Scud missiles, not nuclear weapons, are threat from Burma, expert says

Scud missiles, not nuclear weapons, are threat from Burma, expert says
by -
Jim Andrews

Burma’s reported program to manufacture Scud-type ballistic missiles could tilt the balance of power in Southeast Asia and provoke a regional arms race, warns author and Burma expert Bertil Lintner...

Chiang Mai (Mizzima) - Burma’s reported program to manufacture Scud-type ballistic missiles could tilt the balance of power in Southeast Asia and provoke a regional arms race, warns author and Burma expert Bertil Lintner. 

Lintner, who has written authoritative books on Burma and North Korea, said: ‘According to exclusive information I have received, one of two major Burmese munitions factories located near the small town of Minhla, on the west bank of the Irrawaddy River, south of Minbu in Magway Division, is involved in the production of sophisticated Scud-type missiles’.

Lintner, who has just published a paper on his findings on the Hong Kong-based media website, Asia Pacific Media Services, told Mizzima that North Korean experts are reportedly assisting Burma’s military technicians in the top-secret project. 

Scud missiles, a series of tactical ballistic missiles, were first developed by the Soviet Union during the Cold War. North Korea added Scud missiles to its arsenal more than 20 years ago, buying a series of the tactical weapons from Egypt. Later it produced its own, naming them Hwasong, and exported them to Iran and Syria. The current Hwasong-6 has a range of 700 kms with a payload of 800 kg, making it a highly effective medium-range weapon in regional conflicts.

Lintner warned: ‘A Scud-armed Burma would place its capabilities a significant notch above its Southeast Asian neighbors, which do not possess such long-range missiles, [and] could spark a regional arms race, prompting neighbouring countries such as Thailand to develop or procure their own missile arsenal’.

Lintner said reports of Burma’s missile program should be taken even more seriously than assertions that Naypyidaw is aiming to become a nuclear power, which he described as a ‘pipedream, unlikely to materialize within the foreseeable future, or ever…Burma’s program to develop Scud-type missiles should be taken more seriously’.

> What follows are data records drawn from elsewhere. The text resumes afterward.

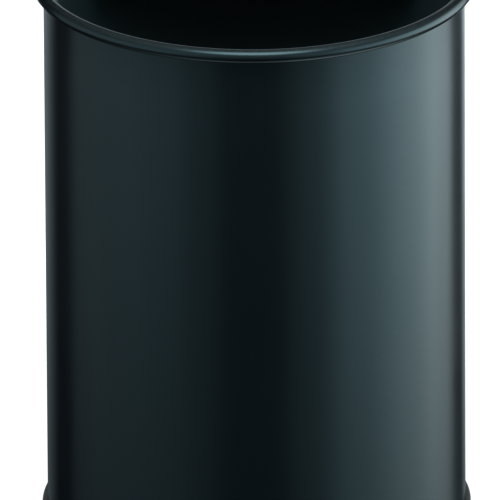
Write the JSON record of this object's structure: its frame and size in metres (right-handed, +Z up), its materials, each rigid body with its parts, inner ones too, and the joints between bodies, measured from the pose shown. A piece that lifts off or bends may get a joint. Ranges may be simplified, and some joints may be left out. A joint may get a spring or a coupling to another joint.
{
  "type": "ashtray bin",
  "caption": "Round open-top bin with a rolled rim and a plastic base ring, a lift-out liner bucket with a folding bail, and a lift-out ash tray with a perforated stub grille and knob.",
  "frame": {"origin": "centre of the face the bin stands on, on the ground", "axes": "+Z up along the bin's axis, -Y towards the front, +Y towards the back where the seam and the ash tray are"},
  "size_m": [0.2544, 0.2544, 0.34],
  "materials": {
    "shell_paint": "black semi-gloss powder coat",
    "rim_wire": "plain drawn steel wire, hidden in the rim",
    "plate_paint": "black powder coat",
    "ring_plastic": "dull black moulded plastic",
    "liner_paint": "black powder coat, thin",
    "zinc_sheet": "zinc-plated sheet steel",
    "rivet_metal": "plain aluminium",
    "zinc_wire": "zinc-plated steel wire",
    "grip_plastic": "dull black",
    "tray_steel": "stainless steel, brushed",
    "grille_steel": "stainless steel, brushed",
    "knob_plastic": "black phenolic",
    "insert_brass": "plain brass",
    "fixing_steel": "zinc-plated"
  },
  "bodies": {
    "shell": {"outer_body": "shell_paint", "rim_wire": "rim_wire", "base_plate": "plate_paint", "base_ring": "ring_plastic"},
    "liner": {"liner_bucket": "liner_paint", "liner_floor": "liner_paint", "bail_lug_left": "zinc_sheet", "bail_lug_right": "zinc_sheet", "lug_rivets": "rivet_metal"},
    "bail": {"bail_wire": "zinc_wire", "bail_grip": "grip_plastic"},
    "tray": {"ash_tray": "tray_steel"},
    "grille": {"stub_grille": "grille_steel", "grille_knob": "knob_plastic", "knob_insert": "insert_brass", "knob_screw": "fixing_steel", "knob_washer": "fixing_steel"}
  },
  "joints": [
    {"name": "liner_lift", "type": "slide", "parent": "shell", "child": "liner", "axis": [0, 0, 1], "range_m": [0, 0.36]},
    {"name": "bail_pivot", "type": "hinge", "parent": "liner", "child": "bail", "pos_m": [0, -0.012, 0.253], "axis": [-1, 0, 0], "range_deg": [0, 60]},
    {"name": "tray_lift", "type": "slide", "parent": "liner", "child": "tray", "axis": [0, 0, 1], "range_m": [0, 0.08]},
    {"name": "grille_lift", "type": "slide", "parent": "tray", "child": "grille", "axis": [0, 0, 1], "range_m": [0, 0.05]}
  ]
}
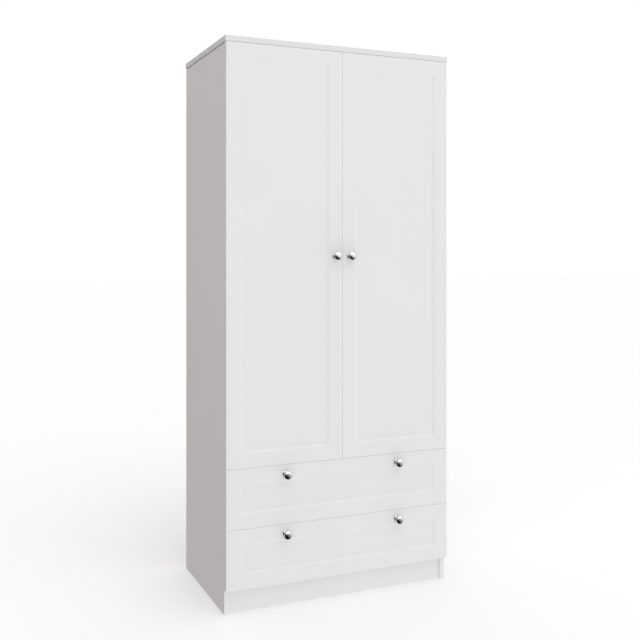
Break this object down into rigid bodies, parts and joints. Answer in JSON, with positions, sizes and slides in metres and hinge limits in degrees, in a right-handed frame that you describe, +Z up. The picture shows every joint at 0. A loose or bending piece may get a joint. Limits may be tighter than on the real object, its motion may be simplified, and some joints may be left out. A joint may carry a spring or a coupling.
{
  "type": "wardrobe with doors",
  "caption": "Tall white wardrobe with hinged framed doors over full-width drawers, round polished knobs, a hanging rail, a hat shelf and a recessed plinth.",
  "frame": {"origin": "on the floor, under the middle of the whole object's box, knobs included", "axes": "+Z up; the doors and drawers face -Y; +X is the right-hand side seen from the front"},
  "size_m": [0.8848, 0.557, 2],
  "materials": {
    "white_front": "satin white foil on milled fibreboard",
    "white_top": "satin white foil on board",
    "white_carcass": "satin white foil on particle board",
    "white_drawer_box": "matt white foil on particle board",
    "thin_board": "hard fibreboard, white lacquer inside, raw brown outside",
    "white_plastic": "matt",
    "chrome": "polished",
    "nickel_steel": "nickel plated",
    "coated_steel": "white powder coat"
  },
  "bodies": {
    "root": {"side_panel_left": "white_carcass", "side_panel_right": "white_carcass", "top_panel": "white_top", "bottom_panel": "white_carcass", "middle_shelf": "white_carcass", "hat_shelf": "white_carcass", "plinth_front": "white_carcass", "plinth_rear": "white_carcass", "back_panel_lower": "thin_board", "back_panel_upper": "thin_board", "back_joint_strip": "white_plastic", "hanging_rail": "chrome", "rail_socket_left": "chrome", "rail_socket_right": "chrome", "hinge_arm_left_lower": "nickel_steel", "hinge_arm_left_middle": "nickel_steel", "hinge_arm_left_upper": "nickel_steel", "hinge_arm_right_lower": "nickel_steel", "hinge_arm_right_middle": "nickel_steel", "hinge_arm_right_upper": "nickel_steel", "runner_cabinet_lower_left": "coated_steel", "runner_cabinet_lower_right": "coated_steel", "runner_cabinet_upper_left": "coated_steel", "runner_cabinet_upper_right": "coated_steel"},
    "door_left": {"door_left": "white_front", "hinge_cup_left_lower": "nickel_steel", "hinge_cup_left_middle": "nickel_steel", "hinge_cup_left_upper": "nickel_steel", "knob_door_left": "chrome"},
    "door_right": {"door_right": "white_front", "hinge_cup_right_lower": "nickel_steel", "hinge_cup_right_middle": "nickel_steel", "hinge_cup_right_upper": "nickel_steel", "knob_door_right": "chrome"},
    "hinge_links_left": {"hinge_link_left_lower": "nickel_steel", "hinge_link_left_middle": "nickel_steel", "hinge_link_left_upper": "nickel_steel"},
    "hinge_links_right": {"hinge_link_right_lower": "nickel_steel", "hinge_link_right_middle": "nickel_steel", "hinge_link_right_upper": "nickel_steel"},
    "drawer_lower": {"drawer_lower_front": "white_front", "drawer_lower_side_left": "white_drawer_box", "drawer_lower_side_right": "white_drawer_box", "drawer_lower_back": "white_drawer_box", "drawer_lower_bottom": "thin_board", "runner_drawer_lower_left": "coated_steel", "runner_drawer_lower_right": "coated_steel", "knob_drawer_lower_left": "chrome", "knob_drawer_lower_right": "chrome"},
    "drawer_upper": {"drawer_upper_front": "white_front", "drawer_upper_side_left": "white_drawer_box", "drawer_upper_side_right": "white_drawer_box", "drawer_upper_back": "white_drawer_box", "drawer_upper_bottom": "thin_board", "runner_drawer_upper_left": "coated_steel", "runner_drawer_upper_right": "coated_steel", "knob_drawer_upper_left": "chrome", "knob_drawer_upper_right": "chrome"}
  },
  "joints": [
    {"name": "door_left_hinge", "type": "hinge", "parent": "root", "child": "door_left", "pos_m": [-0.435, -0.2335, 1.2], "axis": [0, 0, -1], "range_deg": [0, 100]},
    {"name": "door_right_hinge", "type": "hinge", "parent": "root", "child": "door_right", "pos_m": [0.435, -0.2335, 1.2], "axis": [0, 0, 1], "range_deg": [0, 100]},
    {"name": "links_left_pivot", "type": "hinge", "parent": "root", "child": "hinge_links_left", "pos_m": [-0.4185, -0.219, 1.2], "axis": [0, 0, -1], "range_deg": [0, 50]},
    {"name": "links_right_pivot", "type": "hinge", "parent": "root", "child": "hinge_links_right", "pos_m": [0.4185, -0.219, 1.2], "axis": [0, 0, 1], "range_deg": [0, 50]},
    {"name": "drawer_lower_slide", "type": "slide", "parent": "root", "child": "drawer_lower", "axis": [0, -1, 0], "range_m": [0, 0.35]},
    {"name": "drawer_upper_slide", "type": "slide", "parent": "root", "child": "drawer_upper", "axis": [0, -1, 0], "range_m": [0, 0.35]}
  ],
  "couplings": [
    {"joint": "links_left_pivot", "follows": "door_left_hinge", "ratio": 0.5},
    {"joint": "links_right_pivot", "follows": "door_right_hinge", "ratio": 0.5}
  ]
}
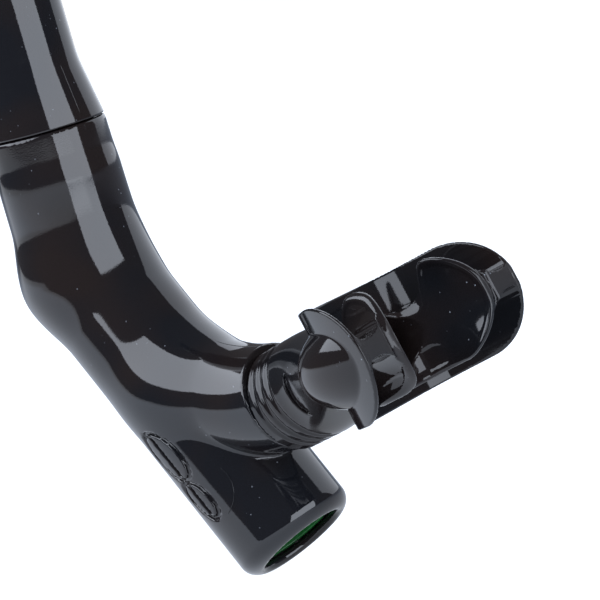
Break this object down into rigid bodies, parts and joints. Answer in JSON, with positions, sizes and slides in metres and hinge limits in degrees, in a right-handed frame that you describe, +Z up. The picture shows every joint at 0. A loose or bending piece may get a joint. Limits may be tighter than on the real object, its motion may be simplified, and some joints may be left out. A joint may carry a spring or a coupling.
{
  "type": "snorkel tube",
  "caption": "J-shaped snorkel with a flexible elbow, purge barrel with valve, swivelling bite mouthpiece, keeper with strap clip and a splash guard.",
  "frame": {"origin": "on the straight tube's axis, at the height where the keeper holds the tube to a mask strap", "axes": "+Z up along the straight tube, +X towards the wearer's mouth, symmetric about Y = 0"},
  "size_m": [0.1314, 0.0534, 0.4039],
  "materials": {
    "gloss_black_pvc": "soft PVC, moulded, high gloss",
    "gloss_black_silicone": "liquid silicone rubber, polished mould",
    "green_housing": "translucent green moulded plastic",
    "clear_silicone": "translucent silicone flap",
    "satin_black_plastic": "satin moulded plastic",
    "bright_band": "bright safety band"
  },
  "bodies": {
    "snorkel": {"tube": "gloss_black_pvc", "lower_body": "gloss_black_pvc", "purge_housing": "green_housing", "safety_band": "bright_band", "splash_guard_base": "satin_black_plastic", "splash_guard_cap": "satin_black_plastic", "splash_guard_baffle": "satin_black_plastic"},
    "mouthpiece": {"mouthpiece": "gloss_black_silicone"},
    "purge_valve": {"purge_valve": "clear_silicone"},
    "keeper": {"keeper_collar": "satin_black_plastic"},
    "strap_clip": {"strap_clip": "satin_black_plastic"}
  },
  "joints": [
    {"name": "mouthpiece_swivel", "type": "hinge", "parent": "snorkel", "child": "mouthpiece", "pos_m": [0.0594, 0, -0.1714], "axis": [0.9494, 0, 0.314], "continuous": true},
    {"name": "purge_valve_lift", "type": "slide", "parent": "snorkel", "child": "purge_valve", "axis": [0.5779, 0, -0.8161], "range_m": [0, 0.0015], "stiffness_N_per_m": 60, "springref_m": -0.001},
    {"name": "keeper_slide", "type": "slide", "parent": "snorkel", "child": "keeper", "axis": [0, 0, 1], "range_m": [-0.06, 0.08]},
    {"name": "strap_clip_swivel", "type": "hinge", "parent": "keeper", "child": "strap_clip", "pos_m": [0.0176, 0, 0], "axis": [1, 0, 0], "continuous": true}
  ]
}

Lintner said reports of the missile program first surfaced in 2010 in a WikiLeaks disclosure of the text of a cable sent to Washington by the US Embassy in Rangoon on August 27, 2004. 

One of the US Embassy’s sources claimed that North Korean workers were assembling surface-to-air missiles at ‘a military site in Magway Division’ where a ‘concrete-reinforced underground facility’ was also under construction. The source told the embassy that ‘he had seen a large barge carrying a reinforced steel bar of a diameter that suggested a project larger than a factory’.

The construction of the armaments factory partially underground made its purpose difficult to identify from the air, said Lintner—adding that his sources report the two factories are ‘now churning out more advanced weapons, including Scud-type missiles, than the country has to date’.

Lintner said it is ‘now clear that the site referred to in the embassy cable is Ka Pa Sa 10, situated near Konegyi village in Minhla Township. Construction of the site began in 1993, but has only recently been completed. 

‘The site reportedly covers 6,000 acres (2,428 hectares) and, according to a source who used to work at the facility, the aim is to produce surface-to-air, surface-to-surface and air-to-air missiles. 

‘The North Koreans working at the site reportedly first entered Burma discreetly by road from China. They were met at the border and then brought to Minhla by officers from Burma’s Defense Production Directorate, known as ka ka htone, according to the source’. 

Between 600 and 900 army technicians and other military personnel are currently based at Ka Pa Sa 10, said Lintner. ‘Initially Russian and Chinese technicians also took part in the facility’s construction, but they appear to have since left and been replaced with North Korean experts’.

The second Minhla Township armaments factory is spread over 100,000 acres near Malun village, Lintner said, adding his source told him that ‘the somewhat older factory employs 900 engineers and other military personnel and produces 60mm, 81mm and 120mm mortars and 105mm artillery pieces’. 

The source told Lintner that the complex also includes a huge firing range where heavy weapons, including artillery and rockets, are tested: ‘According to the source, Singapore, as a small island country which does not have enough space for such testing, paid for the construction of the firing range. Weapons are also brought from Singapore and tested at the site.’

Lintner said that so far ‘there are no reports to suggest that Minhla’s two Ka Pa Sa facilities are involved in Burma’s nascent, clandestine and highly debatable nuclear program. Nuclear research is reportedly carried out at Myaing to the north of Pakokku, which is also in Magwe (or Magway) Division but far from the Minhla facilities. 

Still, North Korean involvement in Ka Pa Sa 2 may be cause for international concern—even for Burma’s traditional military partner, China. Following the massive shipments in the 1990s and early 2000s, it appears that Chinese deliveries of military equipment have waned significantly’, Lintner said.